▸ Task description: Reproduce the listing below verbatim.

BEGIN Information provided

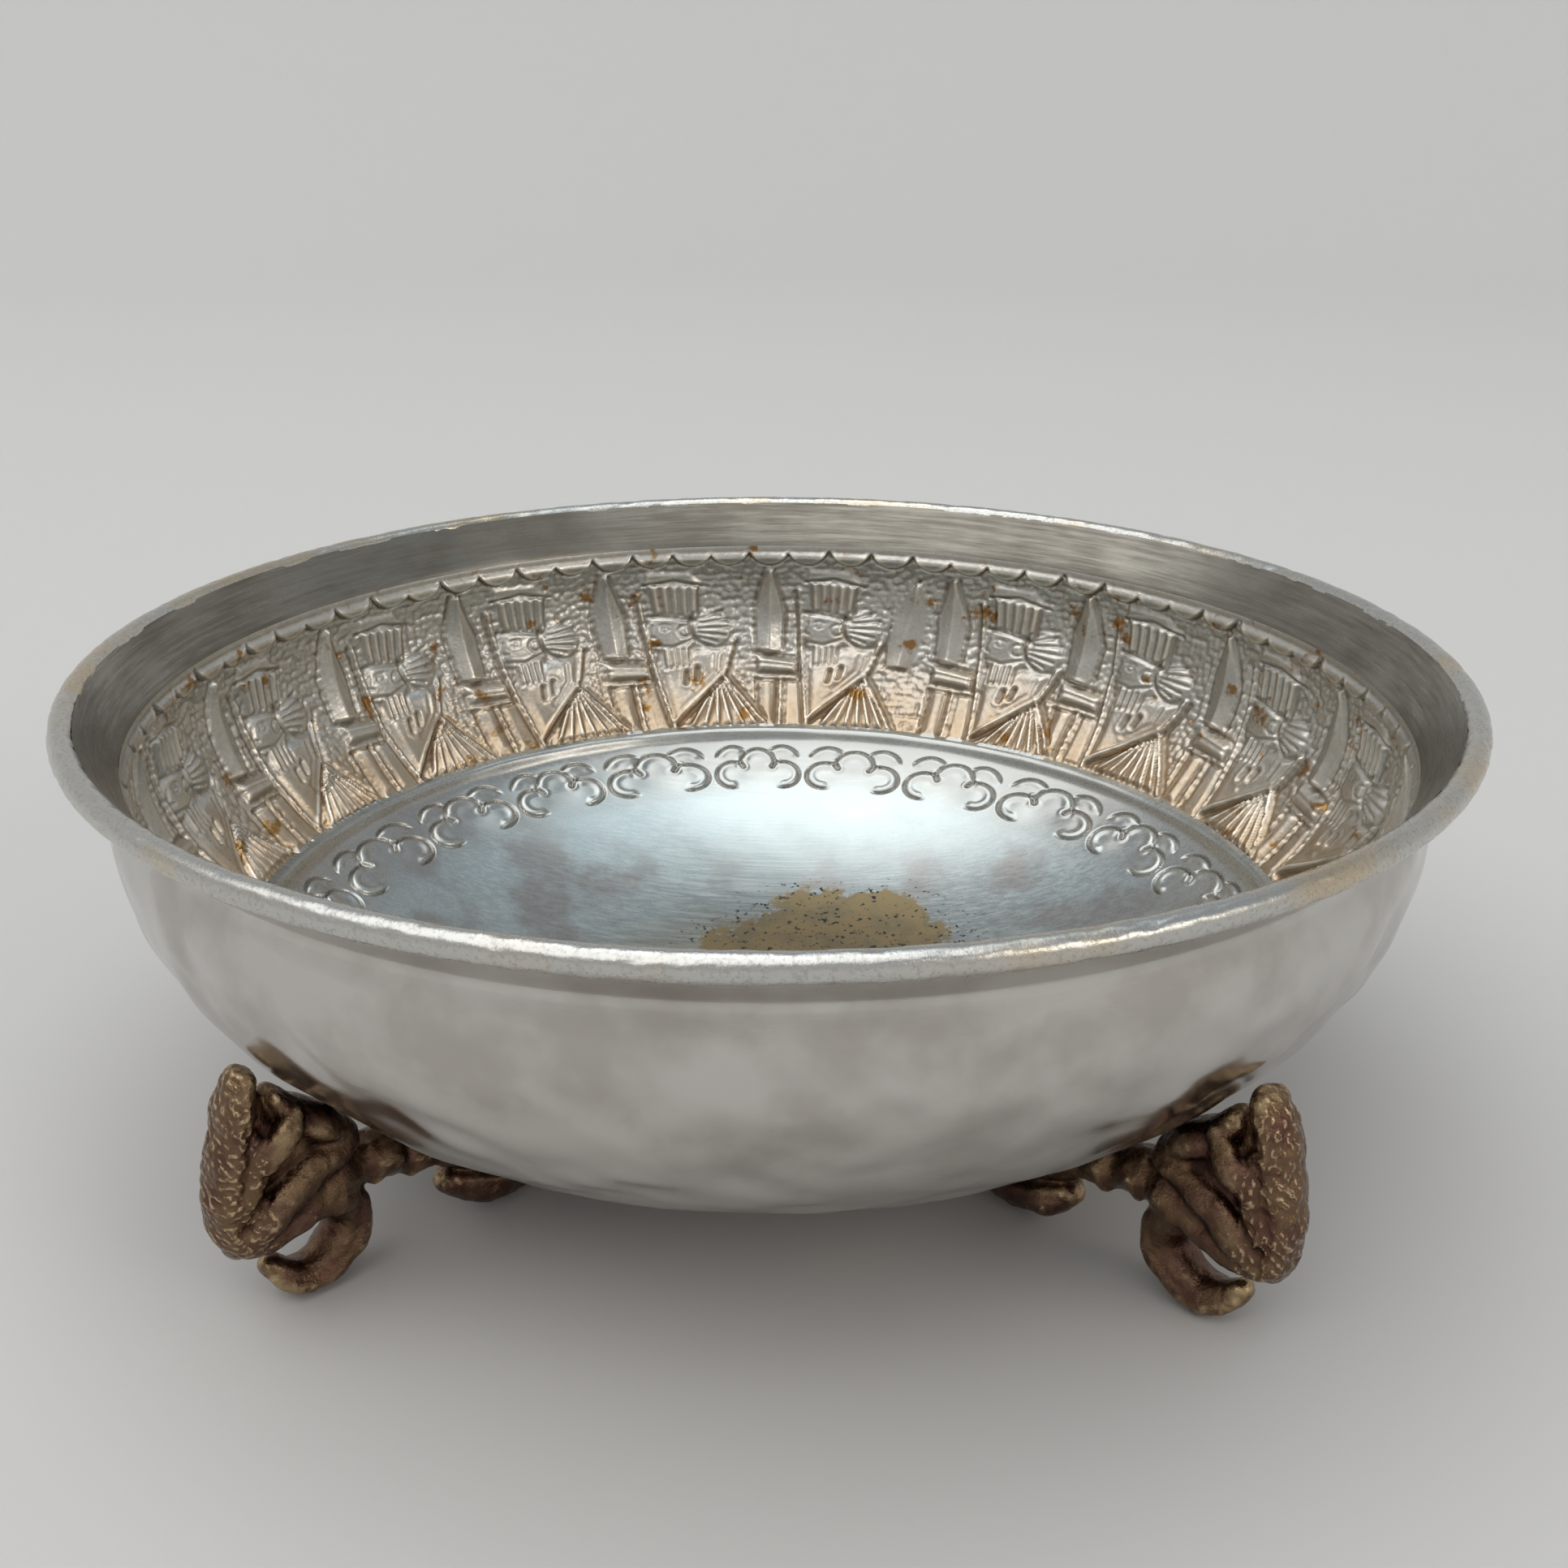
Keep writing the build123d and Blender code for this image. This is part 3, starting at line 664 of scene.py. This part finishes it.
def curve_through(points, spacing):
    """A smooth curve through points, sampled about spacing apart."""
    points = np.array(points, float)
    ends = np.concatenate([[2 * points[0] - points[1]], points, [2 * points[-1] - points[-2]]])
    samples = []
    for k in range(1, len(ends) - 2):
        a, b, c, d = ends[k - 1:k + 3]
        count = max(2, int(np.hypot(*(c - b)[[0, 2]]) / spacing))
        t = np.linspace(0, 1, count, endpoint=False)[:, None]
        square, cube = 2 * a - 5 * b + 4 * c - d, 3 * b - a - 3 * c + d
        samples.append(0.5 * (2 * b + (c - a) * t + square * t ** 2 + cube * t ** 3))
    return np.concatenate(samples + [points[-1:]])


def sweep(points, flat):
    """Triangles of a round-ended limb along points, wider sideways by the factor flat."""
    path = curve_through(points, LIMB_STEP)
    centre, radius = path[:, :3], path[:, 3]
    along = np.gradient(centre, axis=0)
    along /= np.linalg.norm(along, axis=1)[:, None]
    side = np.array([0.0, 1.0, 0.0]) - along * along[:, 1:2]
    side /= np.linalg.norm(side, axis=1)[:, None]
    up = np.cross(along, side)
    caps, end = np.radians([88, 65, 40, 20]), len(centre) - 1
    order = [(0, -a) for a in caps] + [(k, 0.0) for k in range(end + 1)] + [(end, a) for a in caps[::-1]]
    turn = np.arange(LIMB_SIDES) * 2 * math.pi / LIMB_SIDES
    rings = []
    for k, a in order:
        middle = centre[k] + along[k] * radius[k] * math.sin(a)
        reach = radius[k] * math.cos(a)
        ring = np.outer(np.cos(turn), up[k]) + flat * np.outer(np.sin(turn), side[k])
        rings.append(middle + reach * ring)
    rows = len(rings)
    points = np.concatenate(rings + [[rings[0].mean(0)], [rings[-1].mean(0)]])
    quads = ring_faces(rows, LIMB_SIDES, True)
    triangles = [quads[:, [0, 1, 2]], quads[:, [0, 2, 3]]]
    i = np.arange(LIMB_SIDES)
    following, pole, last = (i + 1) % LIMB_SIDES, 0 * i + rows * LIMB_SIDES, (rows - 1) * LIMB_SIDES
    triangles.append(np.stack([following, i, pole], 1))
    triangles.append(np.stack([last + i, last + following, pole + 1], 1))
    return points, np.concatenate(triangles)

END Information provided

▸ Solution for this problem:
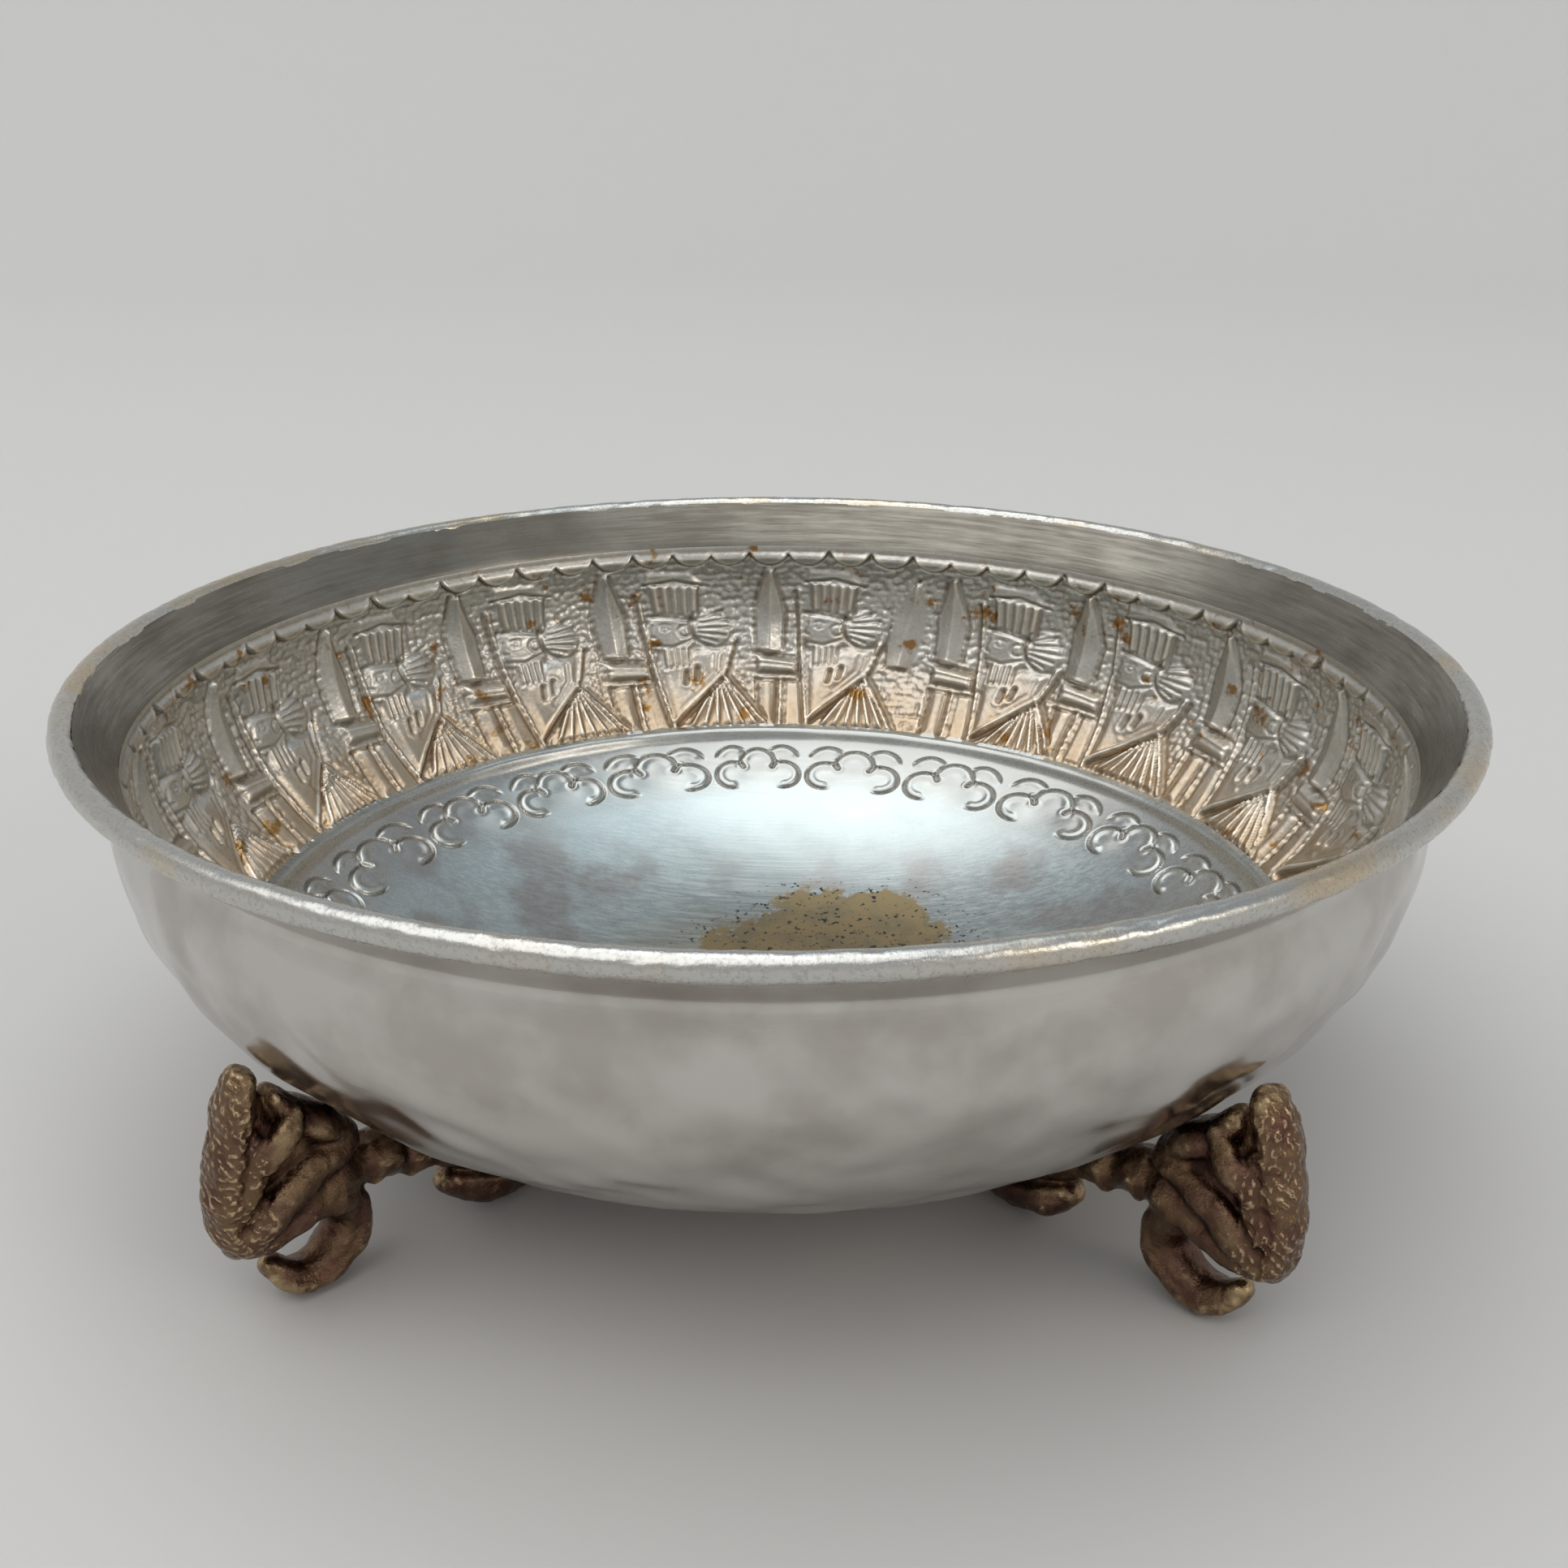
Keep writing the build123d and Blender code for this image. This is part 3, starting at line 664 of scene.py. This part finishes it.
def curve_through(points, spacing):
    """A smooth curve through points, sampled about spacing apart."""
    points = np.array(points, float)
    ends = np.concatenate([[2 * points[0] - points[1]], points, [2 * points[-1] - points[-2]]])
    samples = []
    for k in range(1, len(ends) - 2):
        a, b, c, d = ends[k - 1:k + 3]
        count = max(2, int(np.hypot(*(c - b)[[0, 2]]) / spacing))
        t = np.linspace(0, 1, count, endpoint=False)[:, None]
        square, cube = 2 * a - 5 * b + 4 * c - d, 3 * b - a - 3 * c + d
        samples.append(0.5 * (2 * b + (c - a) * t + square * t ** 2 + cube * t ** 3))
    return np.concatenate(samples + [points[-1:]])


def sweep(points, flat):
    """Triangles of a round-ended limb along points, wider sideways by the factor flat."""
    path = curve_through(points, LIMB_STEP)
    centre, radius = path[:, :3], path[:, 3]
    along = np.gradient(centre, axis=0)
    along /= np.linalg.norm(along, axis=1)[:, None]
    side = np.array([0.0, 1.0, 0.0]) - along * along[:, 1:2]
    side /= np.linalg.norm(side, axis=1)[:, None]
    up = np.cross(along, side)
    caps, end = np.radians([88, 65, 40, 20]), len(centre) - 1
    order = [(0, -a) for a in caps] + [(k, 0.0) for k in range(end + 1)] + [(end, a) for a in caps[::-1]]
    turn = np.arange(LIMB_SIDES) * 2 * math.pi / LIMB_SIDES
    rings = []
    for k, a in order:
        middle = centre[k] + along[k] * radius[k] * math.sin(a)
        reach = radius[k] * math.cos(a)
        ring = np.outer(np.cos(turn), up[k]) + flat * np.outer(np.sin(turn), side[k])
        rings.append(middle + reach * ring)
    rows = len(rings)
    points = np.concatenate(rings + [[rings[0].mean(0)], [rings[-1].mean(0)]])
    quads = ring_faces(rows, LIMB_SIDES, True)
    triangles = [quads[:, [0, 1, 2]], quads[:, [0, 2, 3]]]
    i = np.arange(LIMB_SIDES)
    following, pole, last = (i + 1) % LIMB_SIDES, 0 * i + rows * LIMB_SIDES, (rows - 1) * LIMB_SIDES
    triangles.append(np.stack([following, i, pole], 1))
    triangles.append(np.stack([last + i, last + following, pole + 1], 1))
    return points, np.concatenate(triangles)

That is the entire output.